Spacecrafts are manufactured with extra materials and spare parts to prepare for potential mission challenges and vicious movements during launch, making them overdesigned for the calm, vacuum, zero-gravity environment in space. This excessive use of materials contributes to unnecessary waste, financial burdens and launch and process-related carbon dioxide emissions on Earth. With the support of a recent grant from the New Frontiers in Research Fund (NFRF), Professor George Zhu from the Mechanical Engineering Department at York University’s Lassonde School of Engineering, is conducting innovative research that explores metal manufacturing for space equipment using 3D and 4D printing in space – to satisfy the actual demands of materials needed.

“Less than five percent of spare parts carried on space missions are actually used,” says Professor Zhu. “If equipment was manufactured where it is needed, we could make space exploration more sustainable. We want this to work but at this stage, we don’t know what will happen. We are actually the first to do this kind of research with metals.”

This ambitious work will proceed with collaborative efforts from Mechanical Engineering Professors Alidad Amirfazli, Cuiying Jian and Aleksander Czekanski, taking full advantage of the diverse fields of mechanical engineering research at Lassonde, including space instrumentation and robotics, molecular dynamics, metals and alloy materials and fluid mechanics.

“Space has different conditions than Earth that will affect 3D printing, mainly zero-gravity and vacuum, so there will be a lot of exploratory work,” says Professor Zhu. “When we use 3D printing on Earth, the gravity helps create strong bonds, but we don’t know what will happen in conditions without gravity.

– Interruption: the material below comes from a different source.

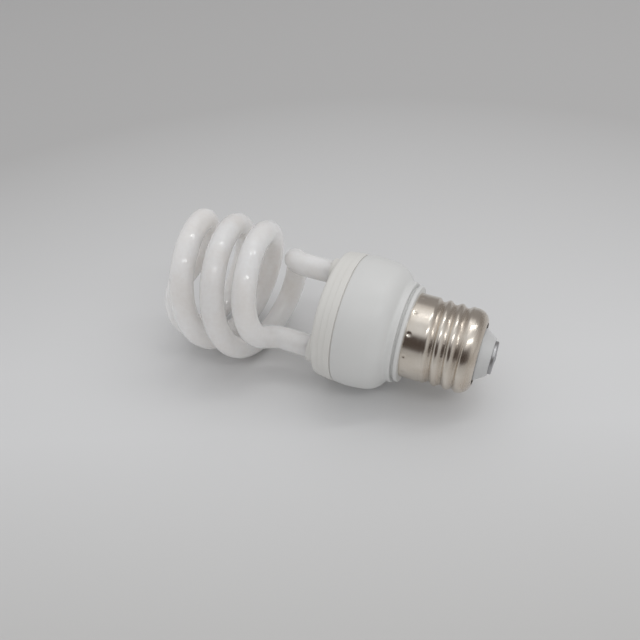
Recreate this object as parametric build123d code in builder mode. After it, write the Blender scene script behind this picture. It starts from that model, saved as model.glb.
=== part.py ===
from build123d import *
import os
from math import acos, asin, cos, degrees, pi, radians, sin, sqrt

os.makedirs("parts", exist_ok=True)

# Spiral compact fluorescent bulb, lying along X. The face of the centre contact is at X = 0;
# the screw cap, the ballast housing, the tube holder and the glass coil follow towards -X.
# Millimetres. A place across the lamp is a radius and an angle from +Y towards +Z.

# Screw cap, the common Edison size
thread_root_d = 24.2
thread_depth = 1.0
thread_d = thread_root_d + 2 * thread_depth
thread_pitch = 3.629
thread_crests = 2
thread_ridge_width = 3.2
thread_relief = 0.04
shell_wall = 0.45
cap_length = 25.4
skirt_length = 5.6
skirt_step = 0.7
bead_height = 0.85
bead_d = thread_root_d + 2 * bead_height
bead_back = 8.4
bead_rise = 1.1
rim_drop = 4.65
rim_d = bead_d - 2 * rim_drop
rim_back = 4.5
rim_lap = 0.25

# Insulator and centre contact
insulator_fit = 0.05
insulator_depth = 4.3
insulator_step = 0.4
insulator_nose_drop = 2.6
insulator_nose_d = rim_d - 2 * insulator_nose_drop
contact_margin = 0.7
contact_d = insulator_nose_d - 2 * contact_margin
contact_t = 1.0
contact_edge = 0.35
contact_hole_r = 1.0
wire_recess = 0.35
cap_wire_r = 0.45

# Ballast housing
case_length = 18.6
case_d = 40.8
belly_swell = 0.25
belly_d = case_d + 2 * belly_swell
belly_back = 3.4
case_wall = 1.6
shoulder_radius = 7.1
shoulder_centre_back = 10.4
shoulder_drop = 7.4
shoulder_centre_r = case_d / 2 - shoulder_drop
shoulder_from = 10
collar_d = 31.5
shoulder_foot = 0.62693
shoulder_to = degrees(acos((collar_d / 2 + shoulder_foot - shoulder_centre_r) / shoulder_radius))
collar_length = 1.7
groove_depth = 1.05
groove_d = collar_d - 2 * groove_depth
groove_width = 0.6
lip_height = 0.3
lip_d = groove_d + 2 * lip_height
lip_length = 1.3
neck_wall = 1.6
neck_floor = 1.6
spigot_fit = 0.1
spigot_length = 4.4
notch_width = 1.3
notch_depth = 1.1
rib_count = 6
rib_width = 1.4
rib_depth = 1.6
rib_length = 5.8
rib_first_angle = 5
rib_fit = 0.05
edge_bevel = 0.25

# Tube holder, the cover that closes the housing and carries the glass
holder_depth = 6.7
holder_round = 3.3
holder_wall = 1.6
tongue_fit = 0.15
tongue_wall = 1.3
tongue_length = 3.0
tongue_root = 2.0
snap_height = 0.4
snap_width = 0.9
snap_back = 1.5
snap_fit = 0.1
boss_wall = 0.75
boss_height = 4.3
socket_wall = 1.65
socket_depth = 4.3
cement_wall = 0.85
cement_depth = 2.0

# Glass coil: two strands, each wound from its own leg, joined by an S across the far end
tube_d = 7.4
tube_fit = 0.15
leg_circle_r = 12.3
leg_angle = 44
leg_reach = 18.2
leg_tail = 0.8
leg_bend_rise = 5.2
coil_r = 19.55
coil_pitch = 21.4
coil_travel = 505
coil_ease = 90
coil_first = 18
coil_steps = 20
bridge_inset = 0.275
bridge_r = coil_r / 2 - bridge_inset
bridge_rise = 3.3
bridge_steps = 8
exhaust_tip_r = 1.3
exhaust_tip_length = 2.0

# Circuit board and its joints
board_t = 1.6
board_fit = 0.4
lead_d = 0.6
lead_tail = 1.2
post_side = 0.9
post_circle_r = 15.0
post_spread = 25
post_length = 3.2
post_stub = 0.9
filament_spread = 1.9
filament_wire_d = 0.5
filament_rise = 0.8
wrap_d = 1.9
wrap_length = 1.3
wrap_back = 0.6

# Parts on the board: places are (Y, Z), turns are degrees
stand_off = 0.3
hairpin_reach = 2.4
hairpin_rise = 0.9
choke_place = (0, -5.0)
choke_width = 13.0
choke_thickness = 5.8
choke_height = 13.0
choke_yoke = 1.8
choke_limb = 1.5
choke_core_limb = 3.4
bobbin_depth = 10.4
bobbin_wall = 0.8
bobbin_fit = 0.15
bobbin_pin_inset = 1.3
winding_margin = 0.35
bulk_neck_gap = 1.0
bulk_d = 8.5
bulk_height = 16.0
bulk_rim = 0.5
bulk_groove_back = 2.0
bulk_groove_width = 1.0
bulk_groove_depth = 0.5
bulk_top_d = 6.6
bulk_top_depth = 0.25
bulk_lead_pitch = 3.5
toroid_place = (-11.2, 1.6)
toroid_d = 9.0
toroid_hole_d = 4.6
toroid_height = 4.2
toroid_loops = 9
toroid_lead_loops = (0, 2, 6, 8)
wire_fit = 0.03
film_lead_inset = 1.0
film_round = 0.8
resonant_place = (-9.8, -8.8)
resonant_size = (4.6, 9.0, 7.4)
resonant_turn = 222
blocking_place = (9.5, 8.6)
blocking_size = (3.6, 7.0, 6.5)
blocking_turn = 42
drum_place = (11.6, -4.0)
drum_d = 6.0
drum_height = 7.4
drum_flange = 1.0
drum_waist_d = 3.0
drum_winding_d = 5.4
drum_lead_pitch = 3.0
transistor_circle_r = 14.4
transistor_angles = (100, 126)
transistor_d = 4.6
transistor_depth = 3.6
transistor_height = 4.8
transistor_stand = 1.6
transistor_lead_pitch = 1.9
diode_circle_r = 15.2
diode_angles = (262, 276, 290, 304)
diode_d = 2.7
diode_length = 5.2
resistor_places = ((11.5, -9.9), (-12.6, 8.8))
resistor_turns = (180, 230)
resistor_d = 2.4
resistor_length = 6.0
diac_place = (2.1, 14.8)
diac_turn = 250
diac_d = 1.9
diac_length = 4.0
fusible_place = (15.05, 2.1)
fusible_turn = 160
fusible_d = 3.2
fusible_length = 6.2
body_bevel = 0.3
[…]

It is possible that the vacuum might cause molten metals to vaporize and disappear right in front of us.” Using equipment obtained with substantial funding from the Canadian Foundation for Innovation (CFI) in 2019, this project will simulate space-like conditions to determine the feasibility of, and potential practices, for metal 3D printing in space. 3D printing will be performed in a large vacuum chamber, while modelling zero-gravity by printing in a horizontal orientation rather than vertical – this helps avoid the direct pressure from gravity that supports the creation of strong bonds.

6 Degrees-of-Freedom robotic laser-metal 3D printing system from Addtec.
6 Degrees-of-Freedom robotic laser-metal 3D printing system from ADDiTEC.

This research will also explore the use of 4D printing in space, a new method of 3D printing that incorporates the dimension of time and may be useful in the development of deployable spacecraft components, like solar panels. Using shape memory alloys (SMA), 4D printed materials can remember and revert to their original shape after being deformed by certain stimuli, presenting a potential application for spacecrafts that spend long periods of time in space and are vulnerable to damage from debris.

Contributing to sustainable space, this exploratory project will take the first steps towards using space as an on-demand manufacturing site for space equipment. This project will also explore new and exciting ideas that can change and improve the design of space equipment, including the recycling of materials from debris to repair and manufacture materials for space activities.

“We have plans and ideas for applications, but this research is very new,” says Professor Zhu. “I’m excited to learn as we go and discover the unknown. If this is successful, it will change the future of space exploration.”